After a screening of his 10-minute short film Dark Sun Squeeze, Wotjasik talked an intimate group of students and faculty through each shot of the film. When Dr. Zimmermann, co-executive director of FLEFF mentioned the stillness of each shot, it set off a fascinating tangent that gave us an insight into his personal philosophies.
The film opens on an indiscernible brown liquid, bubbling and flowing across the screen. As the film progresses, it becomes shockingly clear that this is human waste. Yes, that's right; Dark Sun Squeeze is a close-up examination of "huge amounts of shit" in the filmmakers own words.

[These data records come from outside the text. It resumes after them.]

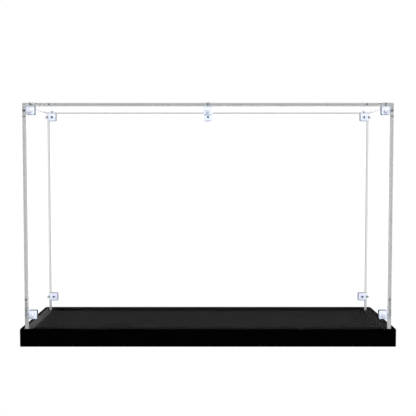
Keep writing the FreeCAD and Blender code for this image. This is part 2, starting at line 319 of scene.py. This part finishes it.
def bore_material():
    """Walls of a tapped bore: torn, dull plastic, dark with painted shade, darker in patches."""
    material, tree, output = new_material("tapped_bore")
    tears = noise(tree, object_coordinates(tree, (1400, 1400, 1400)), 1.0, 3.0)
    shader = add_node(tree, "ShaderNodeBsdfPrincipled", {
        # painted shade: the bore's walls are dark
        "Base Color": mix_colours(tree, tears, (0.07, 0.08, 0.10, 1), (0.20, 0.22, 0.25, 1)),
        "Roughness": remap(tree, tears, 0.3, 0.7, 0.4, 0.6), "Normal": bump(tree, tears, 0.5, 0.0001),
    }).outputs[0]
    tree.links.new(shader, output.inputs["Surface"])
    return material


def screw_material(name, metallic, dark, bright, painted_shade_colour):
    """Stainless steel, turned, with fine rings and small wear marks, and painted shade that darkens it
    where it turns away from the viewer.
    """
    material, tree, output = new_material(name)
    grain = noise(tree, object_coordinates(tree, (2600, 2600, 2600)), 1.0, 3.0)
    wear = noise(tree, object_coordinates(tree, (700, 700, 700)), 1.0, 2.0)
    facing = add_node(tree, "ShaderNodeLayerWeight", {"Blend": 0.5}).outputs["Facing"]
    metal = mix_colours(tree, wear, dark, bright)
    shader = add_node(tree, "ShaderNodeBsdfPrincipled", {
        # painted shade: the colour darkens where the steel turns away from the viewer
        "Base Color": mix_colours(tree, remap(tree, facing, 0.15, 0.6, 0, 1), metal, painted_shade_colour),
        "Metallic": metallic, "Roughness": remap(tree, grain, 0.3, 0.7, 0.2, 0.36),
        "Normal": bump(tree, grain, 0.15, 0.00003),
    }).outputs[0]
    tree.links.new(shader, output.inputs["Surface"])
    return material


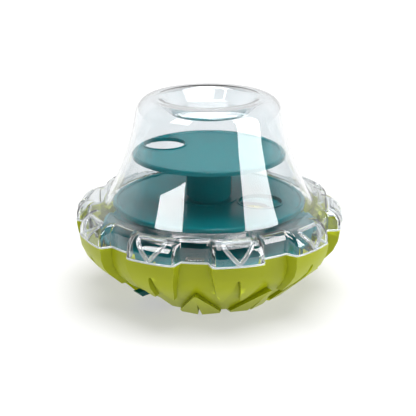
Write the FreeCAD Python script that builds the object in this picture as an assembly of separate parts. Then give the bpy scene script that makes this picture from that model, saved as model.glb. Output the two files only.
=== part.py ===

As shocking as that sounds, Dark Sun Squeeze is an extremely beautiful film. Finding beauty in such harsh subjects is difficult, but Wotjasik succeeds. In order to accomplish such a feat, he described standing alongside the 30-foot long vats of material "until it did not bother [him]."
Just as he stood still to become comfortable with his subject, Pawel Wotjasik shot the film with little to no camera movement. Even though the camera remains stagnant, the subject matter ebbs and flows across the screen.
When discussing this creative aspect of his film, Wotjasik explained that the only way to truly see the world is when we can "be still and null."
Today in the age of endless BREAKING NEWS chyrons and 24-news cycles, it feels impossible to be still, to not be caught up in so much at once. But as Pawel Wotjasik described his philosophies with the stillness of the world, it has inspired me to take a moment, or perhaps many moments, to be still and really observe the world around me the way he has.